Almost immediately, the Florida PTA activity worked toward the establishment of lunchrooms in our schools. Many early lunchrooms were equipped by donations from the families of it’s students. One of the first lunchrooms on record was in a used shed, and was equipped by donations. In 1924, lunchrooms were ruled to be under the care of PTAs.
1924 brought about the inequality of education funding in Florida, ranging from $.75 per child in Baker County to $17.50 per child in Pinellas County. In 1932, the PTA gave its endorsement to guarantee every child in Florida an eight-month school term.
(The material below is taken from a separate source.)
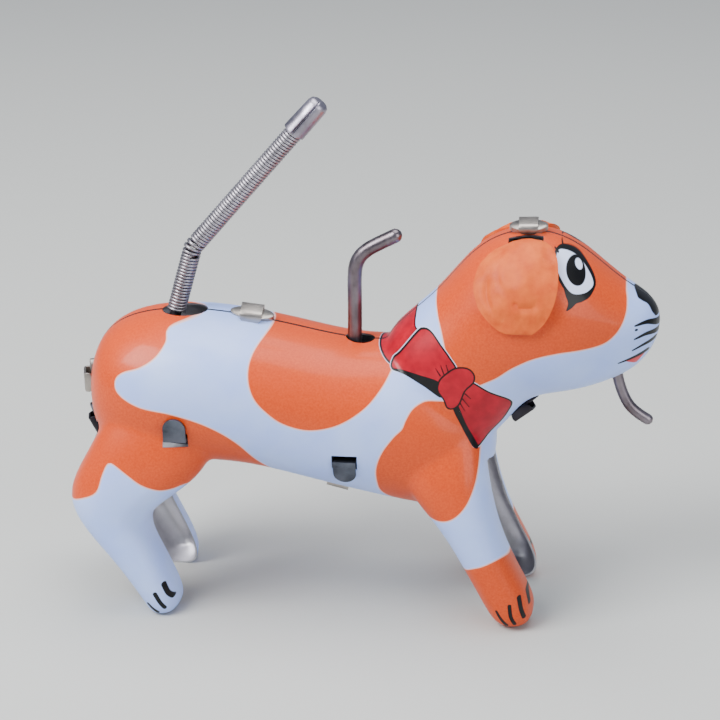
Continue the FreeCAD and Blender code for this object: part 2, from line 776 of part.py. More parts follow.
def wirePath(points, radius):
    """Straight runs joined by tangent arcs."""
    edges, start = [], points[0]
    for before, corner, after in zip(points, points[1:], points[2:]):
        back, ahead = (before - corner).normalize(), (after - corner).normalize()
        turn = math.pi - back.getAngle(ahead)
        reach = radius * math.tan(turn / 2)
        first, last = corner + back * reach, corner + ahead * reach
        bisector = (back + ahead).normalize()
        centre = corner + bisector * (radius / math.cos(turn / 2))
        middle = centre - bisector * radius
        edges.append(Part.makeLine(start, first))
        edges.append(Part.Arc(first, middle, last).toShape())
        start = last
    edges.append(Part.makeLine(start, points[-1]))
    return Part.Wire(edges)


def bentWire(points, radius, bend):
    """A round wire along a path, with a rounded far end."""
    along = (points[1] - points[0]).normalize()
    profile = Part.Wire([Part.makeCircle(radius, points[0], along)])
    wire = wirePath(points, bend).makePipeShell([profile], True, False)
    return wire.fuse(Part.makeSphere(radius, points[-1]))


# The back wire rises from its hub, leans a little and bends towards the head.
stopTop = stopPivot + Vector(0.4, 0, size("hubRadius") + 0.05)
backPoints = [stopTop, flat(-0.3, 74.2), flat(8.0, 77.4)]
backWire = doc.addObject("Part::Feature", "back_wire")
backWire.Shape = bentWire(backPoints, size("wireRadius"), size("stopBend"))
keep(backWire, "back_wire")

# Its hub turns on the stop pin and carries the brake arm that reaches the main wheel.
hubBody = newBody("StopHub")
hubDisc = sketchOn(hubBody, "XZ_Plane", "StopHubDisc", -1.8)
addHole(hubDisc, stopPivot.x, stopPivot.z, "hubRadius")
addHole(hubDisc, stopPivot.x, stopPivot.z, "hubBore")
pad(hubBody, hubDisc, "StopHubPad", "8.4")
brake = sketchOn(hubBody, "XZ_Plane", "BrakeArm", 5.4)
addOutline(brake, [(-1.6, 48.4), (-10.65, 46.3), (-10.4, 44.7), (-3.2, 45.4), (-2.7, 46.7)])
pad(hubBody, brake, "BrakePad", "Sizes.stopSheet")
doc.recompute()
keep(hubBody, "stop_hub")

# The chin wire is trapped in the jaw seam by a cross bar.
chinPoints = [flat(50.2, 57.5), flat(51.5, 49.6), flat(54.0, 43.6), flat(58.0, 40.2)]
chinWire = doc.addObject("Part::Feature", "chin_wire")
chinBar = Part.makeCylinder(size("chinRadius"), 18.0, Vector(50.2, -9.0, 57.5), Vector(0, 1, 0))
chinWire.Shape = bentWire(chinPoints, size("chinRadius"), size("chinBend")).fuse(chinBar)
keep(chinWire, "chin_wire")

# ---------------------------------------------------------------- check and write

doc.recompute()
faults = [o.Name for o in doc.Objects if "Invalid" in o.State or "Error" in o.State]
for part in finished:
    if part.Shape.isNull() or not part.Shape.isValid() or not part.Shape.Solids:
        faults.append(part.Label)
if faults:
    raise SystemExit(f"faulty objects: {faults}")
os.makedirs("parts", exist_ok=True)
for part in finished:
    part.Shape.exportStep(f"parts/{part.Label}.step")
    box = part.Shape.BoundBox
    print(f"{part.Label:20s} solids {len(part.Shape.Solids)} volume {part.Shape.Volume:8.1f}"
          f"  X {box.XMin:6.1f} {box.XMax:6.1f}  Y {box.YMin:6.1f} {box.YMax:6.1f}"
          f"  Z {box.ZMin:6.1f} {box.ZMax:6.1f}")
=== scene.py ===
import json
import math

import bmesh
import bpy
import numpy as np
from mathutils import Matrix, Vector, noise
from mathutils.bvhtree import BVHTree


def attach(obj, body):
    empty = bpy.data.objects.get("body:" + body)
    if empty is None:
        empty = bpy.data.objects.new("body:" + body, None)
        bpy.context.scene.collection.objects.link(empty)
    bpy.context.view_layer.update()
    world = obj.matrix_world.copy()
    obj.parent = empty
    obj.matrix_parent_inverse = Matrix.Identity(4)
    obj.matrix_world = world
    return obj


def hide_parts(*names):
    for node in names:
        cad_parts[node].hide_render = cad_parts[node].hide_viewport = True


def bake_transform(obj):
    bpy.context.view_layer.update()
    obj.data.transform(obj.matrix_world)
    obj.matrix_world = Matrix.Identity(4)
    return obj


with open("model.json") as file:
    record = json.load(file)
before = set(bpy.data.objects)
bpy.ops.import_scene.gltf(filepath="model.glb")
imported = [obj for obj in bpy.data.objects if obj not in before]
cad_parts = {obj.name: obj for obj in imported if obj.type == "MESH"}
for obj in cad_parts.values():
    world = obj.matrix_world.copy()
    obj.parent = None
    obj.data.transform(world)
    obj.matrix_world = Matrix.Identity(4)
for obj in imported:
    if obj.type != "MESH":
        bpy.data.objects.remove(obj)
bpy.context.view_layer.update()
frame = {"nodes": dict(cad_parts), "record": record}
nodes = frame["nodes"]
mm = 0.001


def side(x, z, y=0.0):
    return Vector((x, y, z)) * mm          # a point of the side view, given in millimetres


def newObject(name, bm):
    mesh = bpy.data.meshes.new(name)
    bm.to_mesh(mesh)
    bm.free()
    obj = bpy.data.objects.new(name, mesh)
    bpy.context.scene.collection.objects.link(obj)
    return obj


def applied(obj):
    depsgraph = bpy.context.evaluated_depsgraph_get()
    mesh = bpy.data.meshes.new_from_object(obj.evaluated_get(depsgraph))
    obj.modifiers.clear()
    obj.data = mesh
    return obj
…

In the beginning, our correspondence and clerical work was completed by the president, officers and chairmen. Each administrative change meant moving records and materials. In September 1930, our first “state office” opened in a downtown Tampa conference room, and employed a part-time secretary. The next move in 1932, to the home of the president, employed a part-time secretary and purchased a new duplicating machine! In 1938, the state office was set up in Manatee, with a part-time secretary. 1938 established the headquarters for the state office in Orlando, located in the Vocational School building, at the Orange County Public Schools and employed a full-time secretary. In 1943, an additional part-time office assistant was added to handle mailing of the Florida Parent Teacher Bulletin. The first state office building was built in the 1950s on Orange Avenue on Lake Ivanhoe. The current state office building opened January 2, 1969, with a formal dedication on November 21, 1969.
We’ve come a long way. This year we reached thousands of people at our convention, conferences and local PTA meetings. We have helped thousands of children through our efforts at our local schools. We have accomplished a lot, but there is still more to do. We need to continue to work together for the good of all children. This history is dedicated to our children… the children of Florida. May the day come when all children will achieve the goals for which we are striving and remember us kindly and with affection.